Depois segue-se um apelo: «Quero falar a todas as pessoas do mundo civilizado, a todos os nossos fãs, a todos os fãs de música, a todos os metalheads de todo o mundo, independentemente da sua origem, especialmente se forem da Rússia. Esta guerra não pode ser justificada por nada, não importa o que a propaganda diga. Ninguém merece aquilo por que estamos agora a passar aqui na Ucrânia. O povo inocente da Ucrânia está a sofrer. Não estou a falar de políticos; não estou a falar do nosso governo. O povo inocente do nosso país está a sofrer… Todo o povo de Kiev está a passar os os seus dias e as suas noites nos abrigos.
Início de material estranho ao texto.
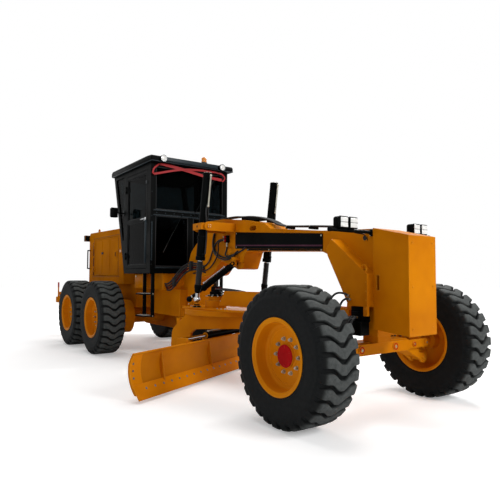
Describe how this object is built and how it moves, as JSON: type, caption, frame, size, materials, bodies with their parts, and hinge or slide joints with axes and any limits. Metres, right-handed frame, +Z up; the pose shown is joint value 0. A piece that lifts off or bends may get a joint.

As crianças estão a passar os seus dias e as suas noites nos abrigos. Estão assustadas. Não têm comida adequada. Não têm água suficiente. Não têm qualquer conforto. Será que elas merecem isto? Por favor, espalhem a notícia sobre a agressão de Putin. Juntos podemos acabar com isto».
A música na Ucrânia tem ajudado o país a afirmar a sua própria identidade cultural, uma identidade que enfrenta o perigo de Putin. A 21 de Fevereiro, Putin declarou que «a Ucrânia moderna foi completamente criada pela Rússia», num discurso televisivo na televisão estatal. Alguns artistas ucranianos fizeram um boicote cultural à Rússia, a fim de provar que tal não é o caso. Cada vez mais artistas estão a escolher cantar em ucraniano em vez de russo e a abraçar os seus próprios estilos musicais. Falando ao Classic FM, Yatsyuk acrescentou: «A cultura, a paixão do povo, a língua, tudo isto está em jogo neste momento. Obviamente, a vida das pessoas é o mais importante, antes de mais, mas há tudo o resto que daí deriva».